The highly modified metatarsal of Calvarius is slender and elongated, with no equivalents among its close relatives. It is convergently similar to the corresponding gracile metatarsals of more basal bipedal ornithischians such as Hypsilophodon and Dysalotosaurus. However, various anatomical characteristics indicate Calvarius was a member of the typically quadrupedal Styracosterna. As such, it may have occupied the cursorial niche of the smaller, bipedal non-styracosternan ornithopods.

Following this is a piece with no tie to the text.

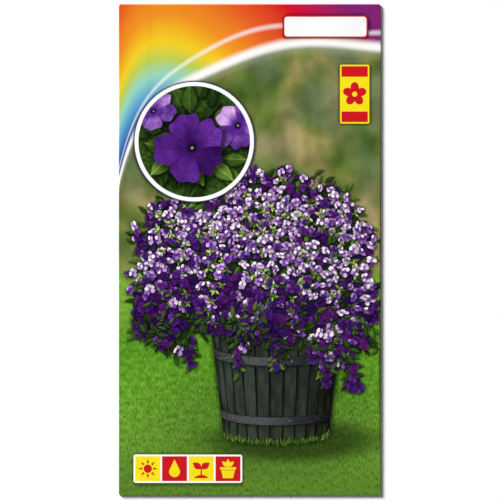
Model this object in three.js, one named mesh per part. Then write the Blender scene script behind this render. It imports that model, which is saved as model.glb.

In their 2023 description of Calvarius, Prieto-Márquez & Sellés were unable to determine a precise phylogenetic position for this taxon via phylogenetic analyses, as these results recovered a large unresolved polytomy of styracosternans.

== Paleoenvironment ==
Calvarius is known from the Talarn Formation, which dates to the latest Maastrichtian age of the late Cretaceous period. At the end of the Cretaceous, much of Europe was an archipelago. The Talarn Formation outcrops represent part of this, deemed the 'Ibero-Armorican Island'. The putative troodontid Tamarro has also been named from the formation. Other European localities of similar age have yielded other dinosaurs including rhabdodontid ornithopods, various hadrosauroids, nodosaurid ankylosaurs, small titanosaur sauropods, and abelisauroid and maniraptoran theropods.